◆ Description of the task ◆
Print the lines beginning with the one that contains "# Control column" and ending with the one that contains "bpy.data.objects.remove(obj)", exactly, both included, and no other lines.
-- START OF Source excerpt --
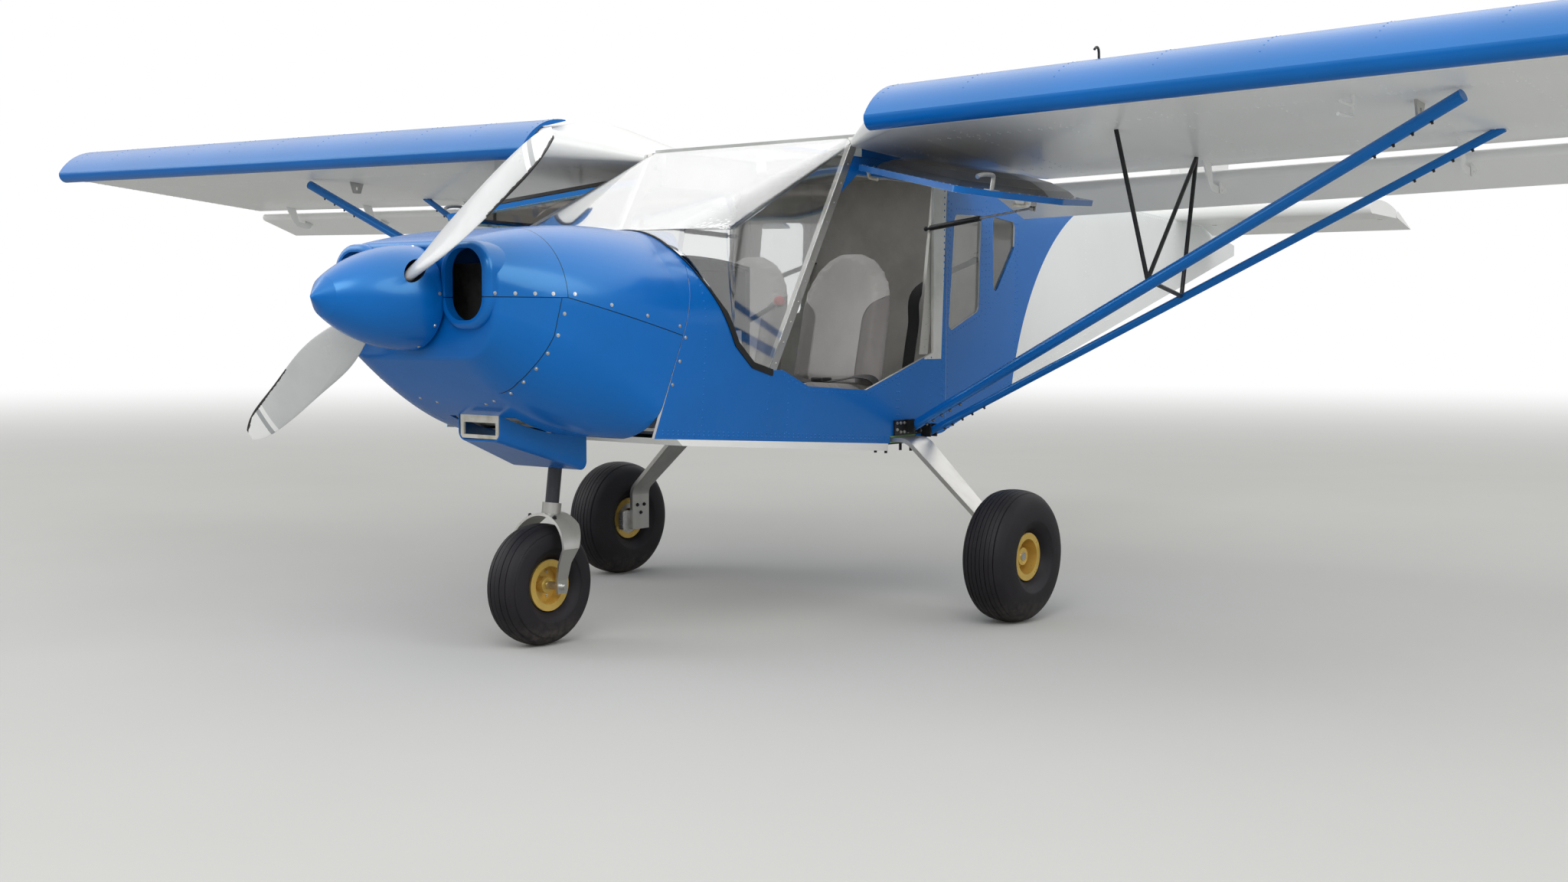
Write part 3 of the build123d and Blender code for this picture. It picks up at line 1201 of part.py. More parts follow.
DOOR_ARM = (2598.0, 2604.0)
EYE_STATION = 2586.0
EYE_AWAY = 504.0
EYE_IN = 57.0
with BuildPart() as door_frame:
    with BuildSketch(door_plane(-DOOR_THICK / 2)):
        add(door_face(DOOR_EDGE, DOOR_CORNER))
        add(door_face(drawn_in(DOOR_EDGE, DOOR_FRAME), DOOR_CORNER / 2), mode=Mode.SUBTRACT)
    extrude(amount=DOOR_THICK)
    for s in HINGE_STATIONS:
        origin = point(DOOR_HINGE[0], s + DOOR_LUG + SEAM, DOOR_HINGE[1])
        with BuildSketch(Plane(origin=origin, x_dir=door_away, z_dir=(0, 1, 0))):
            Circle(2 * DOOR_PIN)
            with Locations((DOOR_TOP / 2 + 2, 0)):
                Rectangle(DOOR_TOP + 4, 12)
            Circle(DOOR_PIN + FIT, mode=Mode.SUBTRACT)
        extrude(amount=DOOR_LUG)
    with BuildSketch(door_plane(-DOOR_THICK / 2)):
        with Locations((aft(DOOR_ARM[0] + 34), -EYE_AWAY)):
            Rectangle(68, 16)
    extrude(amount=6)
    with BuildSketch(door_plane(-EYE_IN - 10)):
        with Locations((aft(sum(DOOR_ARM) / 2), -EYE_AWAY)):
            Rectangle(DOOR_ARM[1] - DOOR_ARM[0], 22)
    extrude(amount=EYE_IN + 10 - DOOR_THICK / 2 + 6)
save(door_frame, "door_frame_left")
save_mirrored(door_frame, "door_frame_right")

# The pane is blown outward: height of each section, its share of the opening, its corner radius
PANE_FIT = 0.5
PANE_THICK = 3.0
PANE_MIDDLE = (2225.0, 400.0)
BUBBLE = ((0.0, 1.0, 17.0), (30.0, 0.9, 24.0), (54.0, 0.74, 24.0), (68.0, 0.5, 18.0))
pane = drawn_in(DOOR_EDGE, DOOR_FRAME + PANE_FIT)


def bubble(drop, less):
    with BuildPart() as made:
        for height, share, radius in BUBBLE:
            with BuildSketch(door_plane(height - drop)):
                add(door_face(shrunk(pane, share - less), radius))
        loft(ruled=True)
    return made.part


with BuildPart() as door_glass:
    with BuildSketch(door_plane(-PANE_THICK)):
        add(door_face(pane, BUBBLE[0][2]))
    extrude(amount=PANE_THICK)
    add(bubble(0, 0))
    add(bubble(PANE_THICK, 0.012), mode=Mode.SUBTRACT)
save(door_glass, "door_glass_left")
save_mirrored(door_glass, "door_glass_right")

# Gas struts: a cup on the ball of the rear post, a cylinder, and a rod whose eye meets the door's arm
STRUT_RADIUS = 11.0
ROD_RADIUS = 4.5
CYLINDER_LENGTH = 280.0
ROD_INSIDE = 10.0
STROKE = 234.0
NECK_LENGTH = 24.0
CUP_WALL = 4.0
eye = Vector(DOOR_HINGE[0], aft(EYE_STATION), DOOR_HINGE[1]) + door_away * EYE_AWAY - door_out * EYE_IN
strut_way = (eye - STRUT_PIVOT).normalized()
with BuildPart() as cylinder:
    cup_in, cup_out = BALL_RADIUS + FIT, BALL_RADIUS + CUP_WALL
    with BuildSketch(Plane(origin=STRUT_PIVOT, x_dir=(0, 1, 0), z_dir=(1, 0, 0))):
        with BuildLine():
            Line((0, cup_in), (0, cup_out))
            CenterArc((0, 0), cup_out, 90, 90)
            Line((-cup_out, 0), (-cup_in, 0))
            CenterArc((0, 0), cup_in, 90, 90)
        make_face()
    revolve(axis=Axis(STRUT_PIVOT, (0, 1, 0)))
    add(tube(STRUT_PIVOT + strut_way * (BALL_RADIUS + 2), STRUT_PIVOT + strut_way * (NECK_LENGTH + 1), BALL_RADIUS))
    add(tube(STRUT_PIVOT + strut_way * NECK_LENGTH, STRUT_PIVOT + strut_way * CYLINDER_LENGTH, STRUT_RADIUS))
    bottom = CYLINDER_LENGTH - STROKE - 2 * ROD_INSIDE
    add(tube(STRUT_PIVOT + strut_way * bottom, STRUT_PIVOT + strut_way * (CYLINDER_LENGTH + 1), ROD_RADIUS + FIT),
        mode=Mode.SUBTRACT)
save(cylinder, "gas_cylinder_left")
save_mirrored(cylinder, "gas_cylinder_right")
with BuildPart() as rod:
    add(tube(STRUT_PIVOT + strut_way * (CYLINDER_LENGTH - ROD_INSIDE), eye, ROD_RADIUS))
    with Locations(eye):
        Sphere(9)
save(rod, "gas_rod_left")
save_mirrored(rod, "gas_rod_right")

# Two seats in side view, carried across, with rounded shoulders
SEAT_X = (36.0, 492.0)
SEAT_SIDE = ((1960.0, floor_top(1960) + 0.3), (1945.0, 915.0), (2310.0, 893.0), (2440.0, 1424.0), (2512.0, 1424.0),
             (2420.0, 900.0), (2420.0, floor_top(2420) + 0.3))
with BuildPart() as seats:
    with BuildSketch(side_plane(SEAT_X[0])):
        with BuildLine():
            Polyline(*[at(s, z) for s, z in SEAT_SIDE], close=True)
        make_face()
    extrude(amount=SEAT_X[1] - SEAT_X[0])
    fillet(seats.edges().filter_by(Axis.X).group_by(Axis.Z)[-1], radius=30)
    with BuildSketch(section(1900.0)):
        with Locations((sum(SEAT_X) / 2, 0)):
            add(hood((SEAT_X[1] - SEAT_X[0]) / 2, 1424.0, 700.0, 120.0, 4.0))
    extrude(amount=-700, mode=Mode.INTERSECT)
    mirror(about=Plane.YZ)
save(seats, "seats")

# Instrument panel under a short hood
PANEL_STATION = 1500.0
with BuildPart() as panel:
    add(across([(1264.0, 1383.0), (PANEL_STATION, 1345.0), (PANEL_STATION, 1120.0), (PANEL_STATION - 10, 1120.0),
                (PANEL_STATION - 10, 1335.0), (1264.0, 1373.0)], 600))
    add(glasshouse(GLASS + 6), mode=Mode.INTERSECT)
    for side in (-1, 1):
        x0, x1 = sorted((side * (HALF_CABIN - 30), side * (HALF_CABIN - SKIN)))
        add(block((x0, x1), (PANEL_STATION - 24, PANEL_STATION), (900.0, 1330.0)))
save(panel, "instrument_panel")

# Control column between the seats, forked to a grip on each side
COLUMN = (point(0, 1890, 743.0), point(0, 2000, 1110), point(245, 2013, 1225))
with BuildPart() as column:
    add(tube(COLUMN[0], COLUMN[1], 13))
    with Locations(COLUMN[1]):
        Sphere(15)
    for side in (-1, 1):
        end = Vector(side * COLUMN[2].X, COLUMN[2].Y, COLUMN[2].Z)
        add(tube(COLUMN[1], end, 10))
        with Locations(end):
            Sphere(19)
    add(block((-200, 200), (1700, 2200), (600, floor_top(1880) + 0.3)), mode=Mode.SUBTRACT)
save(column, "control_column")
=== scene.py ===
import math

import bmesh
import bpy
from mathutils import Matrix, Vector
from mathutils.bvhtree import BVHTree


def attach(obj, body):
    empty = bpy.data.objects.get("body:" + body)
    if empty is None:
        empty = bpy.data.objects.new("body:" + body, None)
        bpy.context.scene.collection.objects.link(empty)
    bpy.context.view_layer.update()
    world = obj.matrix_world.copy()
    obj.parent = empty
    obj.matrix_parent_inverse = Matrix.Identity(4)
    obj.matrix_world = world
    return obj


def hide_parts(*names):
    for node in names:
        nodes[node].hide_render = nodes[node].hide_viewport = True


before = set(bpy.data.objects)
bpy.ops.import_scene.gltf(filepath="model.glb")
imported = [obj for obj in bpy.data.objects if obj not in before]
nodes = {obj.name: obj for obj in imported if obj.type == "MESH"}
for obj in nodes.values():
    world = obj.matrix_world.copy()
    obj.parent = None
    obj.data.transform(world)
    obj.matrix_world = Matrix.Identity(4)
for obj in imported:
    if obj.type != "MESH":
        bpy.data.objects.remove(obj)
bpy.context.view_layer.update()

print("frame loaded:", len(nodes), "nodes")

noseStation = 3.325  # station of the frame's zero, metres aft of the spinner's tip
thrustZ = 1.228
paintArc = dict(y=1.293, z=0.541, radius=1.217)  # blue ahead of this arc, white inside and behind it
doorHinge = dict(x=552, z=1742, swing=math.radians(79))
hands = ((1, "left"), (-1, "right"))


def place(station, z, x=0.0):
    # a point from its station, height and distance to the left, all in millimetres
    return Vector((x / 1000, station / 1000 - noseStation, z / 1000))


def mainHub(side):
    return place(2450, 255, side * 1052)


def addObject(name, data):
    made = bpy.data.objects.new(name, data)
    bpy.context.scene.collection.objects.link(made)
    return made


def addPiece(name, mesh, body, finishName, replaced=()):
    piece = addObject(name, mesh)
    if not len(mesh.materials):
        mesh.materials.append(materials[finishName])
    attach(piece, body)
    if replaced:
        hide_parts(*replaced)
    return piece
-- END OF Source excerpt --
◆ Final result ◆
# Control column between the seats, forked to a grip on each side
COLUMN = (point(0, 1890, 743.0), point(0, 2000, 1110), point(245, 2013, 1225))
with BuildPart() as column:
    add(tube(COLUMN[0], COLUMN[1], 13))
    with Locations(COLUMN[1]):
        Sphere(15)
    for side in (-1, 1):
        end = Vector(side * COLUMN[2].X, COLUMN[2].Y, COLUMN[2].Z)
        add(tube(COLUMN[1], end, 10))
        with Locations(end):
            Sphere(19)
    add(block((-200, 200), (1700, 2200), (600, floor_top(1880) + 0.3)), mode=Mode.SUBTRACT)
save(column, "control_column")
=== scene.py ===
import math

import bmesh
import bpy
from mathutils import Matrix, Vector
from mathutils.bvhtree import BVHTree


def attach(obj, body):
    empty = bpy.data.objects.get("body:" + body)
    if empty is None:
        empty = bpy.data.objects.new("body:" + body, None)
        bpy.context.scene.collection.objects.link(empty)
    bpy.context.view_layer.update()
    world = obj.matrix_world.copy()
    obj.parent = empty
    obj.matrix_parent_inverse = Matrix.Identity(4)
    obj.matrix_world = world
    return obj


def hide_parts(*names):
    for node in names:
        nodes[node].hide_render = nodes[node].hide_viewport = True


before = set(bpy.data.objects)
bpy.ops.import_scene.gltf(filepath="model.glb")
imported = [obj for obj in bpy.data.objects if obj not in before]
nodes = {obj.name: obj for obj in imported if obj.type == "MESH"}
for obj in nodes.values():
    world = obj.matrix_world.copy()
    obj.parent = None
    obj.data.transform(world)
    obj.matrix_world = Matrix.Identity(4)
for obj in imported:
    if obj.type != "MESH":
        bpy.data.objects.remove(obj)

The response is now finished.